READ ALSO: Salvini vs Meloni: Can Italy’s far-right rivals put differences aside?

With that definition in mind, it’s hard not to see why ‘inciucio’ is such a commonly-used word in Italy, a country whose political class has historically been partial to improbable alliances with their previously hated rivals. 

Cosa pensi delle prossime elezioni?

Preferisco non pensare. Ne ho avuto abbastanza di questi inciuci. 

What do you think of the next elections?

I’d rather not think. I’ve had enough of these political deals.

Purtroppo, con questa legge elettorale, l’inciucio tra partiti è l’unica via per avere un governo…

Fammi un piacere. Gli inciuci esistevano anche 60 anni fa, molto prima di questa legge elettorale.

Sadly, with the current electoral system, a compromise between different parties is the only way to form a new government.

Do me a favour.
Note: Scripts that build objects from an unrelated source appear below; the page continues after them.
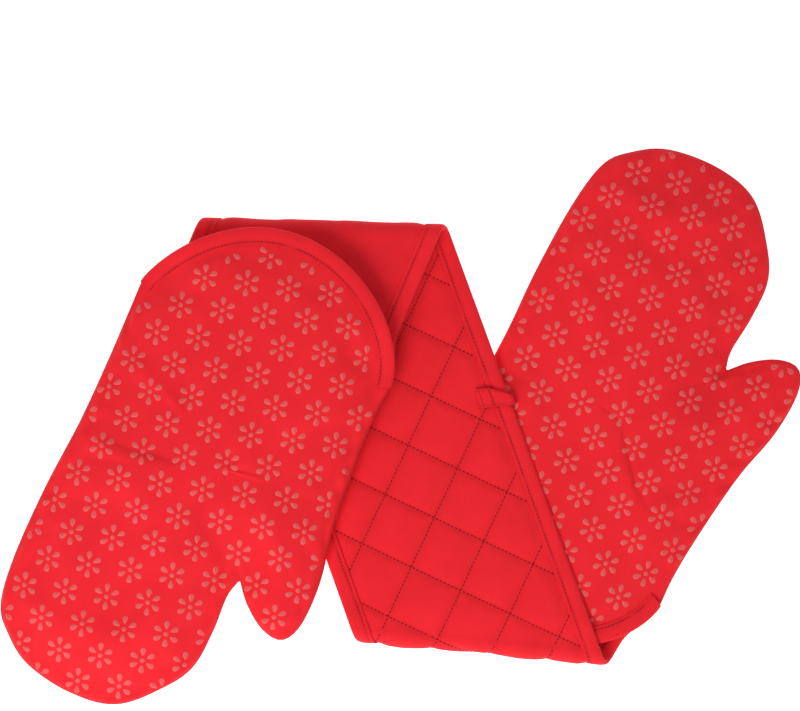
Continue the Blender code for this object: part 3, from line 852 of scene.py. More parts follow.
class Finishes:
    """All the materials of the double mitt."""

    def __init__(self) -> None:
        """Make the shared weave and each finish once."""
        weave = weave_group()
        self.quilted = CottonFinish("quilted_cotton", RED, GROOVE, bump=0.35).make(weave)
        self.palm = CottonFinish("printed_palm_cotton", RED, GROOVE, pitch=0.0005).make(weave)
        self.lining = CottonFinish("plain_cotton_lining", (0.76, 0.015, 0.025), GROOVE).make(weave)
        self.tape = CottonFinish("binding_tape", (0.79, 0.016, 0.026), GROOVE, pitch=0.0008).make(weave)
        self.thread = CottonFinish(
            "stitching_thread", (0.27, 0.004, 0.009), GROOVE, pitch=0.0004, roughness=0.7).make(weave)
        self.wadding = CottonFinish(
            "cotton_wadding", (0.8, 0.77, 0.7), (0.7, 0.66, 0.6), pitch=0.003, roughness=0.95).make(weave)
        self.silicone = SiliconeFinish().make()


@dataclass(frozen=True)
class Cut:
    """The flat size that a cloth was cut to, in millimetres, and the share of that rectangle it fills."""

    width: float
    length: float
    share: float = 1.0


@dataclass
class Workshop:
    """What every sub-assembly needs: the folded pattern and the finishes."""

    pattern: FoldedPattern
    finishes: Finishes
    count: int = 0

    def finish_piece(self, piece: bpy.types.Object, finish: bpy.types.Material,
                     slot: str) -> bpy.types.Object:
        """Dress a piece in its finish and log it."""
        piece.data.materials.append(finish)
        self.count += 1
        LOG.info("piece %d: %s, %d points", self.count, piece.name, len(piece.data.vertices))
        return piece

    def blend(self, piece: bpy.types.Object) -> None:
        """Bend a piece across a fold, between the heights at which its bend starts and ends."""
        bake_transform(piece)

    def attach(self, piece: bpy.types.Object, stretch: Stretch) -> None:
        """Let a piece of the strap move with its body, or bend across its fold."""
        if stretch is Stretch.TOP_FOLD:
            self.blend(piece)
        elif stretch is Stretch.BOTTOM_FOLD:
            self.blend(piece)
        else:
            bodies = {
                Stretch.MIDDLE: "strap",
                Stretch.UPPER_LEG: "left_mitt",
                Stretch.LOWER_LEG: "right_mitt",
            }
            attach(piece, bodies[stretch])


# ---------------------------------------------------------------- the strap


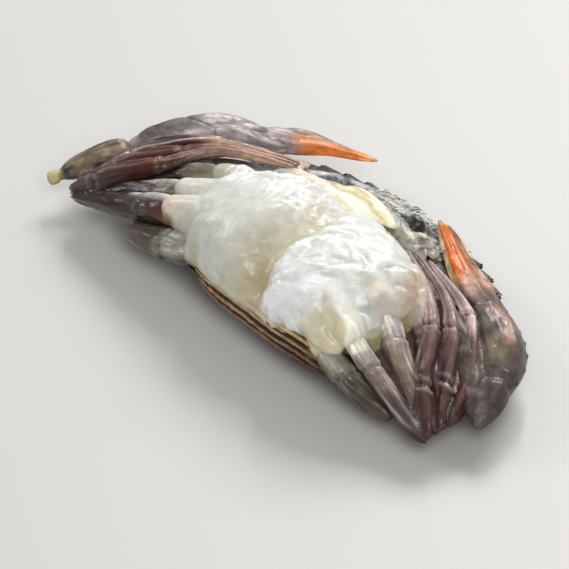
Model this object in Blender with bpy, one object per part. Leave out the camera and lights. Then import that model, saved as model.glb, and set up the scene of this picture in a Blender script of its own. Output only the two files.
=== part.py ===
"""A raw, dressed soft shell crab, lying on its back with its legs and claws folded in.

The crab is one solid. Its shell is underneath, the pale two-lobed breast is on top, four pairs of
legs fan out to the left and right and fold back along the front, and the two claws lie outside them
with their fingers pointing to the middle. +X is to the right of the breast, +Y is towards the cut
front edge of the shell, and +Z is up.
"""

import math

import bmesh
import bpy
from mathutils import Vector

MM = 0.001

# Driving dimensions, in millimetres. The crab is laid out around a point under its breast, and
# LAYOUT_CENTRE is the middle of the finished crab there, which becomes the origin.
LAYOUT_CENTRE = Vector((-7.43, 6.62, 0.0))
SHELL_WIDTH = 80.0
SHELL_FRONT = 27.5
SHELL_REAR = 18.5
SHELL_RIM_HEIGHT = 8.0
SHELL_FLAT_SHARE = 0.34
SHELL_LIP = 1.0
SHELL_INSIDE_RISE = 8.5
TOOTH_HEIGHT = 1.3
TOOTH_PITCH = math.pi / 22.0
BREAST_MIDDLE = Vector((-1.5, -4.0, 12.0))
BREAST_LEFT, BREAST_RIGHT = 30.0, 25.0
BREAST_FRONT, BREAST_REAR = 15.8, 15.0
BREAST_TOP, BREAST_BOTTOM = 26.0, 5.0
BREAST_FULLNESS, BREAST_LEFT_SLOPE, BREAST_SQUARENESS = 0.72, 0.3, 2.4
TROUGH_LINE = ((8.5, -3.6), (0.3, -0.9), (-5.1, -0.7), (-10.3, -2.4), (-13.8, -2.0), (-16.4, -0.6))
TROUGH_DEPTH, TROUGH_DEEPENING = 3.0, 0.1
TROUGH_LEFT_WIDTH, TROUGH_RIGHT_WIDTH = 5.5, 2.0
CREASE_PITCH, CREASE_HEIGHT, CREASE_SLANT = 6.5, 0.55, 0.18

# The walking legs, front to rear. Each joint is given for the first leg and for the last one, and
# those of the legs between them lie evenly between. The thigh runs out from hip to knee, and the
# rest of the leg comes back along the front of the breast from knee to tip.
WALKING_LEGS = 3
RIGHT, LEFT = 1, -1
THIGH = {
    RIGHT: (
        ((14.0, 6.0, 18.0), (10.5, -12.5, 19.0)),
        ((21.5, 3.2, 15.0), (20.0, -13.2, 15.7)),
        ((31.0, -3.0, 10.4), (28.5, -13.6, 10.6)),
        ((43.0, -9.5, 6.0), (42.6, -15.0, 5.0)),
    ),
    LEFT: (
        ((-24.0, 4.0, 15.5), (-19.0, -8.0, 15.5)),
        ((-34.0, 0.0, 14.5), (-30.3, -12.2, 14.6)),
        ((-42.0, -5.5, 12.0), (-40.6, -14.3, 11.2)),
        ((-52.4, -13.4, 8.6), (-54.6, -16.8, 6.4)),
    ),
}
STRAND = {
    RIGHT: (
        ((42.6, -9.2, 6.4), (42.2, -14.6, 5.6)),
        ((38.0, 0.0, 8.5), (34.0, -7.5, 11.8)),
        ((32.5, 6.0, 10.5), (28.6, -0.3, 15.2)),
        ((26.0, 11.0, 12.0), (21.0, 5.2, 17.2)),
        ((14.0, 12.4, 16.2), (10.8, 9.6, 18.6)),
    ),
    LEFT: (
        ((-54.4, -12.6, 8.0), (-55.4, -16.2, 6.6)),
        ((-50.5, -4.2, 11.5), (-49.4, -12.2, 11.2)),
        ((-44.0, 3.4, 14.0), (-42.0, -5.0, 15.0)),
        ((-35.6, 9.0, 15.6), (-35.2, 4.4, 17.4)),
        ((-22.5, 14.2, 16.5), (-20.0, 11.2, 18.6)),
    ),
}

# The radius of each piece of a limb, in millimetres: where it starts and where it ends.
HIP_RADII = {RIGHT: ((3.0, 2.5), (2.9, 2.4), (2.8, 2.1)), LEFT: ((3.0, 2.3), (3.2, 2.5), (3.6, 3.1))}
HIP_SHARE = {RIGHT: (0.50, 0.32, 0.35), LEFT: (0.30, 0.45, 0.40)}
THIGH_RADII = {RIGHT: ((2.5, 1.9), (2.3, 1.8), (2.0, 1.75)), LEFT: ((2.3, 1.35), (2.5, 1.35), (3.1, 1.4))}
THIGH_SWELLING = {RIGHT: 0.08, LEFT: 0.18}
WRIST_RADII = {RIGHT: (1.9, 2.0), LEFT: (1.6, 2.3)}
HAND_RADII = {RIGHT: (2.0, 1.8), LEFT: (2.3, 2.0)}
POINT_RADII = {RIGHT: (1.8, 0.8), LEFT: (1.9, 0.7)}
SWIMMING_THIGH_RADII = {RIGHT: (2.5, 1.8), LEFT: (3.0, 2.5)}
PADDLE_RADII = (2.6, 3.6)
CLAW_ARM_RADII = (3.6, 3.4)
CLAW_WRIST_RADII = (1.9, 3.8)
FINGER_RADII = {
    RIGHT: {"inner": (3.1, 1.1), "outer": (2.7, 0.9)},
    LEFT: {"inner": (2.7, 0.8), "outer": (2.4, 0.7)},
}
KNUCKLE_RADII = {"inner": 3.6, "outer": 3.2}
PALM_RADII = (5.8, 4.6)
PALM_HEIGHT_SHARE = 0.9
LIMB_HEIGHT_SHARE = 1.1
PADDLE_HEIGHT_SHARE = 0.4

# The low skin between the hips of a side: the leg numbers that it lies at, its size and its drop.
WEBS = {RIGHT: (0.5, 1.5, 2.3), LEFT: (0.5, 1.5)}
WEB_RADII = (3.0, 2.2)
WEB_DROP = {RIGHT: Vector((0.0, 0.0, -3.2)), LEFT: Vector((0.0, 0.0, -1.8))}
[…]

These types of agreements existed 60 years ago, well before the present electoral system.

While the noble art of the inciucio goes back a long way in the history of republican Italy, the term itself was only coined in 1995 by Massimo D’Alema, then secretary of the left-wing Democratic Party (PD). 

The expression only rose to popularity a couple of years later, when the founder of the term thought it fit to put the word to good use and reached a ‘non-aggression pact’ with the then-leaders of Italy’s right-wing coalition – the agreement went down in history as the patto della crostata or ‘pie pact’ – but we’ll keep that story for another time.

Ever since then, the term ‘inciucio’ has been regularly used by political commentators as well as the wider public to discuss the various power plays of the country’s major political forces.

For instance, the most classic of inciuci was at the foundation of Giuseppe Conte’s first cabinet back in 2018, when Matteo Salvini’s League and Luigi Di Maio’s Five-Star Movement unexpectedly found sufficient common ground to form a coalition government.

So, will we see another inciucio this time around?

Given the unpredictable nature of Italian politics, you’ll forgive us for not ruling out the possibility of another inciucio just yet.